California Food Policy Advocates — Faces of California Hunger
California Food Policy Advocates (CFPA) has earned its reputation as the go-to source for policy expertise and advocacy on issues related to improving access to nutritious, affordable food for low-income Californians. Entering their twenty-sixth year of doing advocacy work, they sought to broaden their impact by engaging a larger community of supporters who may not grasp the wonkyness of policy. The Mellon Scholar helped CFPA grow their impact and captivate a wider audience by improving their communications through human-centered narratives.
California Department of Education – Native American Model Curriculum
The California Department of Education is developing a Native American Model Curriculum, which, like the 2020 Ethnic Studies Model Curriculum, will offer a flexible framework on which districts can build meaningful, interdisciplinary courses relevant to their students’ experiences. The Mellon Public Scholar worked collaboratively with the CDE’s Curriculum and Instructional Resources Division to research current Native American and Indigenous studies best practices, including a literature review centered on the recommended coverage of U.S. and California Native American history and educational best practices.

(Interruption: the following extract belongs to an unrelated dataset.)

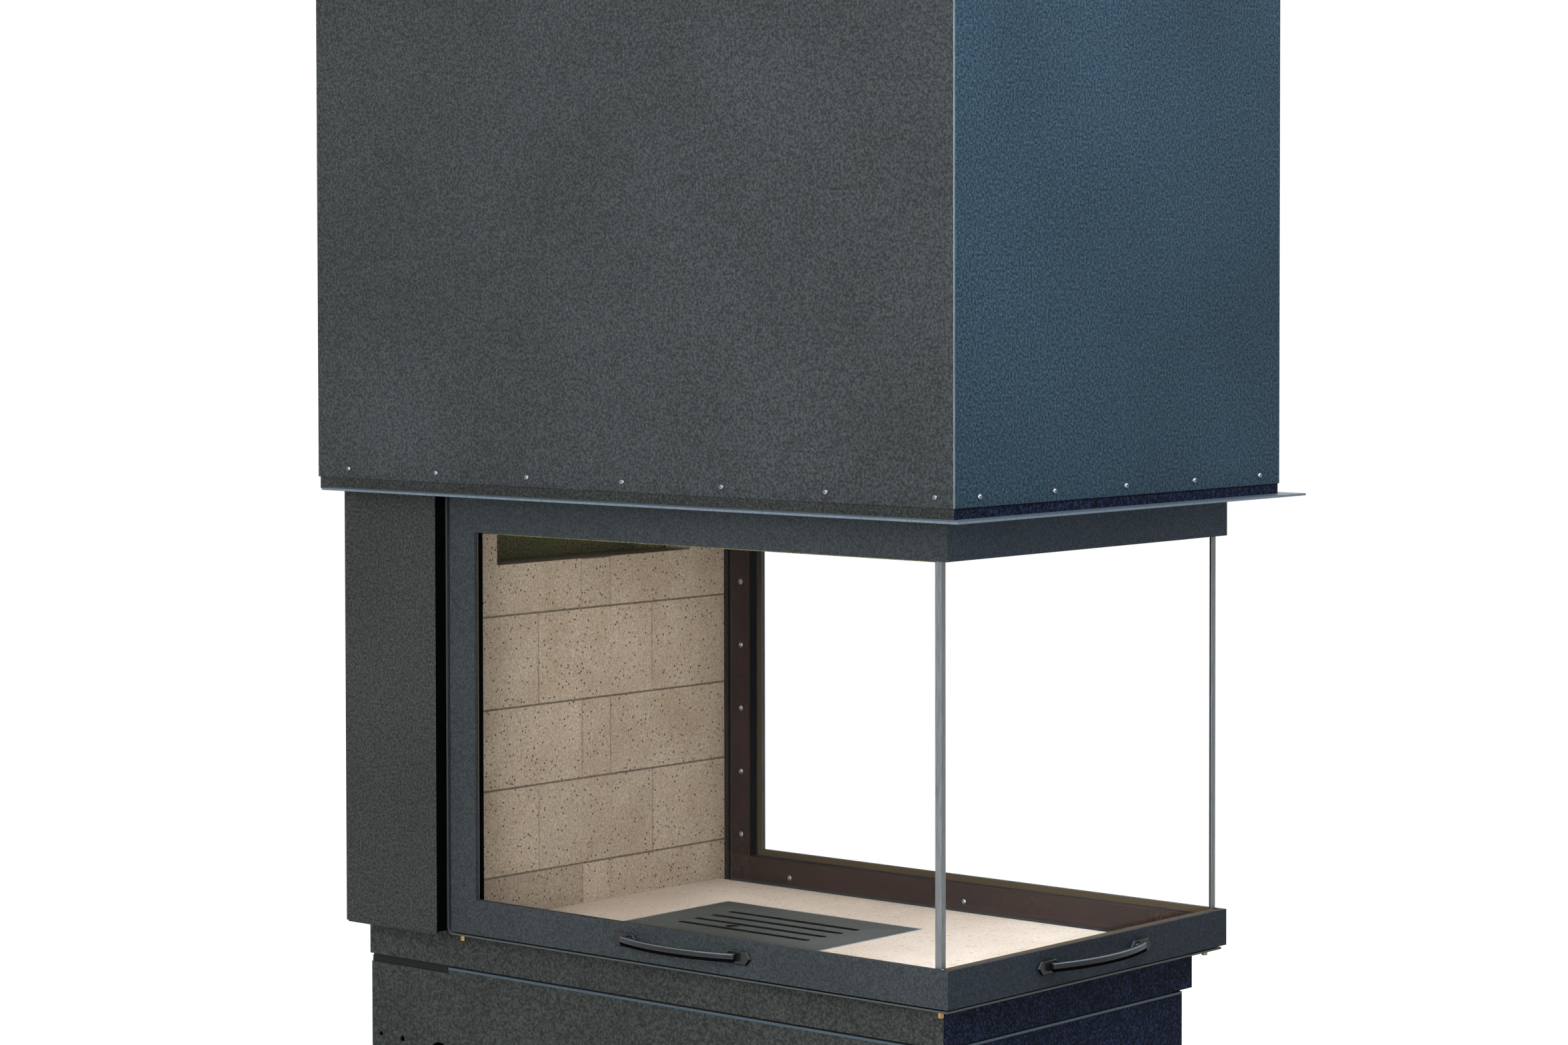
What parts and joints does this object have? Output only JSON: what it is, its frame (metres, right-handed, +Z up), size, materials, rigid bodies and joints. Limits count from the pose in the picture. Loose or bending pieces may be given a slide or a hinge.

California Arts Council – Arts & Culture Landscape Study Framework
The California Arts Council (CAC) is a state agency dedicated to advancing California through the arts and creativity. One of the primary ways that it serves the arts and culture field is through its eleven competitive grant programs. Mellon Public Scholars have evaluated the coverage and reach of the CAC’s grant programs, and assisted in developing an updated portrait of arts and culture organizations across the state.